**Task requirements:**
Begin at the first line below and copy each line exactly, ending with the line where "foam_gap = 0.3" appears.

**Collected data:**
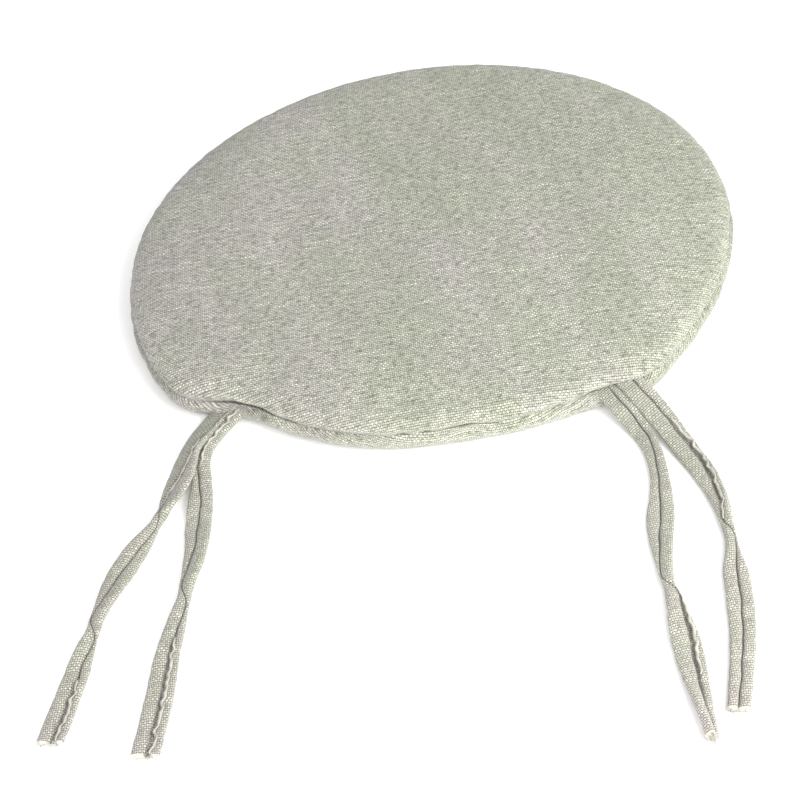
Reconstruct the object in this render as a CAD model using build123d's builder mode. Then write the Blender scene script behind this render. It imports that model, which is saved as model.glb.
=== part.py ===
"""Round chair seat pad: a foam disc in a two-panel fabric cover, with two pairs of fabric ties.

Millimetres, +Z up. The origin is at the middle of the underside, and the ties run towards -Y.
"""
from build123d import *
import os
from math import cos, pi, radians, sin, tan

os.makedirs("parts", exist_ok=True)

# Overall size
pad_width = 400.0
pad_height = 27.0
seam_height = 14.5

# Outline: a half circle at the back, then on each side a flatter side, a soft corner and the front
front_radius = 268.0
front_turn = 31.5
corner_radius = 65.0
corner_turn = 25.0

# Cover
fabric = 1.2
seam_allowance = 8.0
allowance_thickness = 1.0
top_edge_radius = 10.0
bottom_edge_radius = 6.0
seam_edge_radius = 1.5

# Foam, and the air gap round its edge
foam_gap = 0.3

# Sewing
thread = 0.8
thread_inset = 2.3
closing_half_width = 98.0
perimeter_half_width = 139.0
tack_length = 17.0
tack_width = 1.6
tack_height = 7.2

# Ties
tie_width = 15.0
tie_thickness = 3.2
tie_edge_radius = 1.5
tie_gap = 0.2
bend_share = 0.45

# Centre lines of the ties, each from inside the seam to its free end on the floor
lower_root = seam_height - (tie_thickness + tie_gap) / 2
upper_root = seam_height + (tie_thickness + tie_gap) / 2
left_outer_route = [
    (-118, -147, lower_root), (-127, -167, lower_root), (-138, -191, 2), (-146, -214, 2), (-152.5, -245, 2),
    (-165.5, -284, 2), (-175, -322, 2), (-181, -364, 2), (-188, -415, 2),
]
left_inner_route = [
    (-106, -152, upper_root), (-114.5, -172, upper_root), (-123, -193, 7.5), (-127, -216, 3), (-126, -245, 2),
    (-123.5, -274, 2), (-126, -312, 2), (-130.5, -352, 2), (-130, -391, 2), (-132.5, -427, 2),
]
right_inner_route = [
    (112, -151, lower_root), (122.5, -171, lower_root), (134, -192, 2), (143.5, -214, 2), (149.5, -241, 2),
    (148, -278, 2), (152, -318, 2), (160.5, -357, 2), (166.5, -395, 2), (173.5, -432, 2),
]
right_outer_route = [
    (121, -142, upper_root), (134.5, -162.5, upper_root), (149.5, -182, 8.5), (162, -205.5, 3), (173, -233, 2),
    (185, -267, 2), (190.5, -305, 2), (192.5, -343, 2), (191.5, -379, 2), (188, -413, 2),
]


def half_arcs():
    """Radius and turn in degrees of each arc, from the middle of the front to the middle of the back."""
    side_start = front_turn + corner_turn
    reach = front_radius * sin(radians(front_turn))
    reach += corner_radius * (sin(radians(side_start)) - sin(radians(front_turn)))
    side_radius = (pad_width / 2 - reach) / (1 - sin(radians(side_start)))
    return [
        (front_radius, front_turn),
        (corner_radius, corner_turn),
        (side_radius, 90 - side_start),
        (pad_width / 2, 90),
    ]


def outline_depth():
    """Distance from the front of the outline to its back."""
    depth = 0.0
    heading = 0.0
    for radius, turn in half_arcs():
        depth += radius * (cos(radians(heading)) - cos(radians(heading + turn)))
        heading += turn
    return depth


def draw_outline(inset=0.0):
    """Draw the pad's outline in the open sketch, drawn in by an inset."""
    add(outline.line)
    make_face()
    if inset:
        offset(amount=-inset, mode=Mode.REPLACE)


def bend_radii(route):
    """One radius for each corner of a route, as large as its two runs allow."""
    points = [Vector(*point) for point in route]
    radii = []
    for before, corner, after in zip(points, points[1:], points[2:]):
        run_in = corner - before
        run_out = after - corner
        shorter = min(run_in.length, run_out.length)
        radii.append(bend_share * shorter / tan(radians(run_in.get_angle(run_out)) / 2))
    return radii


def print_bends(name, route, path_length, volume):
    """The route's radii, its length, and its volume against section times length."""
    section = tie_width * tie_thickness - (4 - pi) * tie_edge_radius**2
    radii = ", ".join(f"{radius:.0f}" for radius in bend_radii(route))
    print(f"{name}: length {path_length:.1f}, volume share {volume / (section * path_length):.3f}, radii {radii}")


# Outline of the pad: the right half as arcs, and its mirror image
with BuildLine() as outline:
    start = Vector(0, -outline_depth() / 2)
    heading = Vector(1, 0)
    for radius, turn in half_arcs():
        arc = JernArc(start=start, tangent=heading, radius=radius, arc_size=turn)
        start = arc @ 1
        heading = arc % 1
    mirror(about=Plane.YZ)

# Bar tacks: a bar of stitches through each pair of ties where they lie in the seam
tacks = {}
for name, outer, inner in (
    ("left_bar_tack", left_outer_route, left_inner_route),
    ("right_bar_tack", right_outer_route, right_inner_route),
):
    outer_middle = (Vector(*outer[0]) + Vector(*outer[1])) / 2
    inner_middle = (Vector(*inner[0]) + Vector(*inner[1])) / 2
    middle = (outer_middle + inner_middle) / 2
    along = inner_middle - outer_middle
    tack_plane = Plane(
        origin=(middle.X, middle.Y, seam_height),
        x_dir=(along.X, along.Y, 0),
        z_dir=(0, 0, 1),
    )
    with BuildPart(tack_plane) as tack:
        Box(tack_length, tack_width, tack_height)
        fillet(tack.edges().filter_by(Axis.Z), tack_width / 3)
    tacks[name] = tack

# Ties: flat strips along their routes, with the strip's width level
ties = {}
for name, route in (
    ("left_outer_tie", left_outer_route),
    ("left_inner_tie", left_inner_route),
    ("right_inner_tie", right_inner_route),
    ("right_outer_tie", right_outer_route),
):
    exit_direction = Vector(*route[1]) - Vector(*route[0])
    across = exit_direction.cross(Vector(0, 0, 1))
    with BuildPart() as tie:
        with BuildLine() as centre_line:
            FilletPolyline(*route, radius=bend_radii(route))
        with BuildSketch(Plane(origin=route[0], x_dir=across, z_dir=exit_direction)):
            RectangleRounded(tie_width, tie_thickness, tie_edge_radius)
        sweep(path=centre_line.wires()[0])
        print_bends(name, route, centre_line.wires()[0].length, tie.part.volume)
        add([tack.part for tack in tacks.values()], mode=Mode.SUBTRACT)
    ties[name] = tie

# Seam threads: a ring between the seam allowances, in two runs that stop at the bar tacks
with BuildSketch() as ring_inside:
    draw_outline(thread_inset + thread / 2)

seam_threads = {}
for name, half_width, keep in (
    ("closing_seam_thread", closing_half_width, Mode.INTERSECT),
    ("perimeter_seam_thread", perimeter_half_width, Mode.SUBTRACT),
):
    with BuildPart() as seam_thread:
        with BuildSketch(Plane.XY.offset(seam_height - thread / 2)):
            draw_outline(thread_inset - thread / 2)
            add(ring_inside.sketch, mode=Mode.SUBTRACT)
            with Locations((0, -pad_width / 2)):
                Rectangle(2 * half_width, pad_width, mode=keep)
        extrude(amount=thread)
    seam_threads[name] = seam_thread

sewn_in = [piece.part for group in (ties, tacks, seam_threads) for piece in group.values()]

# Top panel: the top, the upper part of the side and a flat seam allowance turned inwards
with BuildPart() as top_hollow:
    with BuildSketch(Plane.XY.offset(seam_height + allowance_thickness)):
        draw_outline(fabric)
    extrude(amount=pad_height - fabric - seam_height - allowance_thickness)
    fillet(top_hollow.faces().sort_by(Axis.Z)[-1].edges(), top_edge_radius - fabric)
    with BuildSketch(Plane.XY.offset(seam_height)):
        draw_outline(fabric + seam_allowance)
    extrude(amount=allowance_thickness)

with BuildPart() as top_panel:
    with BuildSketch(Plane.XY.offset(seam_height)):
        draw_outline()
    extrude(amount=pad_height - seam_height)
    fillet(top_panel.faces().sort_by(Axis.Z)[-1].edges(), top_edge_radius)
    fillet(top_panel.faces().sort_by(Axis.Z)[0].edges(), seam_edge_radius)
    add([top_hollow.part, *sewn_in], mode=Mode.SUBTRACT)

# Bottom panel: the underside, the lower part of the side and its own seam allowance
with BuildPart() as bottom_hollow:
    with BuildSketch(Plane.XY.offset(fabric)):
        draw_outline(fabric)
    extrude(amount=seam_height - allowance_thickness - fabric)
    fillet(bottom_hollow.faces().sort_by(Axis.Z)[0].edges(), bottom_edge_radius - fabric)
    with BuildSketch(Plane.XY.offset(seam_height - allowance_thickness)):
        draw_outline(fabric + seam_allowance)
    extrude(amount=allowance_thickness)

with BuildPart() as bottom_panel:
    with BuildSketch(Plane.XY):
        draw_outline()
    extrude(amount=seam_height)
    fillet(bottom_panel.faces().sort_by(Axis.Z)[0].edges(), bottom_edge_radius)
    fillet(bottom_panel.faces().sort_by(Axis.Z)[-1].edges(), seam_edge_radius)
    add([bottom_hollow.part, *sewn_in], mode=Mode.SUBTRACT)

# Foam core: fills the cover, with a groove round its edge that takes the seam allowances
foam_inset = fabric + foam_gap
groove_height = 2 * (allowance_thickness + foam_gap)
with BuildSketch() as groove_floor:
    draw_outline(fabric + seam_allowance + foam_gap)

with BuildPart() as foam_core:
    with BuildSketch(Plane.XY.offset(fabric)):
        draw_outline(foam_inset)
    extrude(amount=pad_height - 2 * fabric)
    fillet(foam_core.faces().sort_by(Axis.Z)[-1].edges(), top_edge_radius - foam_inset)
    fillet(foam_core.faces().sort_by(Axis.Z)[0].edges(), bottom_edge_radius - foam_inset)
    with BuildSketch(Plane.XY.offset(seam_height - groove_height / 2)):
        draw_outline()
        add(groove_floor.sketch, mode=Mode.SUBTRACT)
    extrude(amount=groove_height, mode=Mode.SUBTRACT)
    add(sewn_in, mode=Mode.SUBTRACT)

panels = {"top_panel": top_panel, "bottom_panel": bottom_panel, "foam_core": foam_core}
for name, piece in {**panels, **ties, **tacks, **seam_threads}.items():
    piece.part.label = name
    export_step(piece.part, f"parts/{name}.step")
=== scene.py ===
"""The finished look of the chair seat pad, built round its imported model.

Metres, +Z up, the ties towards -Y. The cover, the foam, the ties and the stitches are made here as meshes,
and every material is made of nodes.
"""
import math

import bpy
import numpy as np
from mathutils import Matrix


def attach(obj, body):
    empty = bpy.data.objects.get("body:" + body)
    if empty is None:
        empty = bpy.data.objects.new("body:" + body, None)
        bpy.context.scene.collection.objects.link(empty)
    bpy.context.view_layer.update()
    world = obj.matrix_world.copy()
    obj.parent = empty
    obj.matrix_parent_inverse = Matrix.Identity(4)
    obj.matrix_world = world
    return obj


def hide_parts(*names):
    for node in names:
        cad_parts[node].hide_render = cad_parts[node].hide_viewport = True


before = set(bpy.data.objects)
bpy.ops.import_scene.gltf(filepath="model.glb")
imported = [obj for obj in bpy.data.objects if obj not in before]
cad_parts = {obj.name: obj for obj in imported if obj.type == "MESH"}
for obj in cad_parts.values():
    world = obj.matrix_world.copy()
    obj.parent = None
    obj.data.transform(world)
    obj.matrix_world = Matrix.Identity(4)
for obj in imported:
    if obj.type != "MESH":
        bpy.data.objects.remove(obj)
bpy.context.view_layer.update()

MM = 0.001
UP = np.array([0.0, 0.0, 1.0])

# ---- camera

view_target = (-0.0112, -0.1451, 0.0)
view_azimuth = 10.87
view_elevation = 40.67
view_roll = -10.84
view_distance = 1.521
view_lens = 110.1


def unit(vectors):
    return vectors / np.linalg.norm(vectors, axis=-1, keepdims=True)


def stand(thing, right, up, back, place):
    """Put a camera or a light at a place, with these three directions as its axes."""
    axes = np.eye(4)
    axes[:3] = np.stack([right, up, back, place], axis=1)
    thing.matrix_world = axes.T.tolist()


def make_camera():
    azimuth, elevation, roll = (math.radians(a) for a in (view_azimuth, view_elevation, view_roll))
    back = np.array([
        math.sin(azimuth) * math.cos(elevation),
        -math.cos(azimuth) * math.cos(elevation),
        math.sin(elevation),
    ])
    level = unit(np.cross(UP, back))
    upright = np.cross(back, level)
    right = level * math.cos(roll) + upright * math.sin(roll)
    up = upright * math.cos(roll) - level * math.sin(roll)
    camera = bpy.data.objects.new("camera", bpy.data.cameras.new("camera"))
    camera.data.lens = view_lens
    camera.data.clip_end = 100.0
    stand(camera, right, up, back, np.array(view_target) + back * view_distance)
    bpy.context.scene.collection.objects.link(camera)
    bpy.context.scene.camera = camera


make_camera()

# ---- small tools


def soften(values, reach):
    """A row of numbers averaged over the neighbours within reach."""
    kernel = np.hanning(2 * reach + 3)[1:-1]
    return np.convolve(np.pad(values, reach, "edge"), kernel / kernel.sum(), "valid")


def smooth_keys(keys, at):
    """Values at even distances, run between given (distance, value) keys and rounded where they meet."""
    distances, values = zip(*keys)
    return soften(np.interp(at, distances, values), 9)


def bell(x, centre, width):
    return np.exp(-(((x - centre) / width) ** 2))


def wave(x, lengths, seed):
    """A gentle irregular wave, from -1 to 1, made of a few sines."""
    draw = np.random.default_rng(seed)
    total = np.zeros_like(np.asarray(x, float))
    for length in lengths:
        total += np.sin(2 * math.pi * (np.asarray(x) / length + draw.random()))
    return total / len(lengths)


def new_mesh_object(name, points, faces, weave=None):
    """A mesh object; weave holds one (u, v) pair in metres for each face corner."""
    mesh = bpy.data.meshes.new(name)
    mesh.from_pydata([tuple(p) for p in points], [], [tuple(f) for f in faces])
    if weave is not None:
        layer = mesh.uv_layers.new(name="Weave")
        layer.data.foreach_set("uv", np.asarray(weave, np.float32).ravel())
    mesh.polygons.foreach_set("use_smooth", np.ones(len(mesh.polygons), bool))
    mesh.update()
    piece = bpy.data.objects.new(name, mesh)
    bpy.context.scene.collection.objects.link(piece)
    return piece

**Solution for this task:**
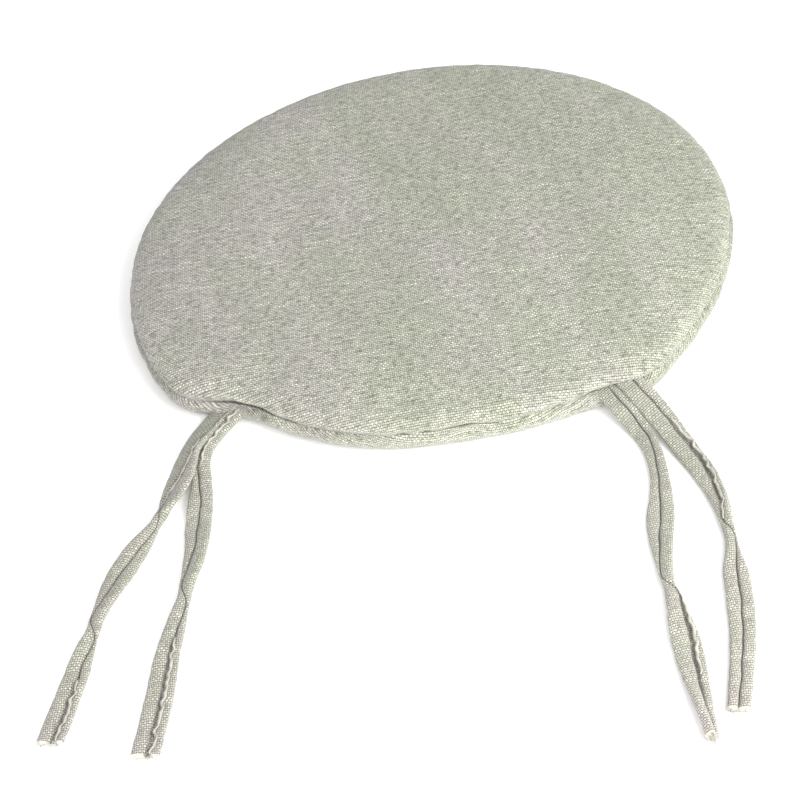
Reconstruct the object in this render as a CAD model using build123d's builder mode. Then write the Blender scene script behind this render. It imports that model, which is saved as model.glb.
=== part.py ===
"""Round chair seat pad: a foam disc in a two-panel fabric cover, with two pairs of fabric ties.

Millimetres, +Z up. The origin is at the middle of the underside, and the ties run towards -Y.
"""
from build123d import *
import os
from math import cos, pi, radians, sin, tan

os.makedirs("parts", exist_ok=True)

# Overall size
pad_width = 400.0
pad_height = 27.0
seam_height = 14.5

# Outline: a half circle at the back, then on each side a flatter side, a soft corner and the front
front_radius = 268.0
front_turn = 31.5
corner_radius = 65.0
corner_turn = 25.0

# Cover
fabric = 1.2
seam_allowance = 8.0
allowance_thickness = 1.0
top_edge_radius = 10.0
bottom_edge_radius = 6.0
seam_edge_radius = 1.5

# Foam, and the air gap round its edge
foam_gap = 0.3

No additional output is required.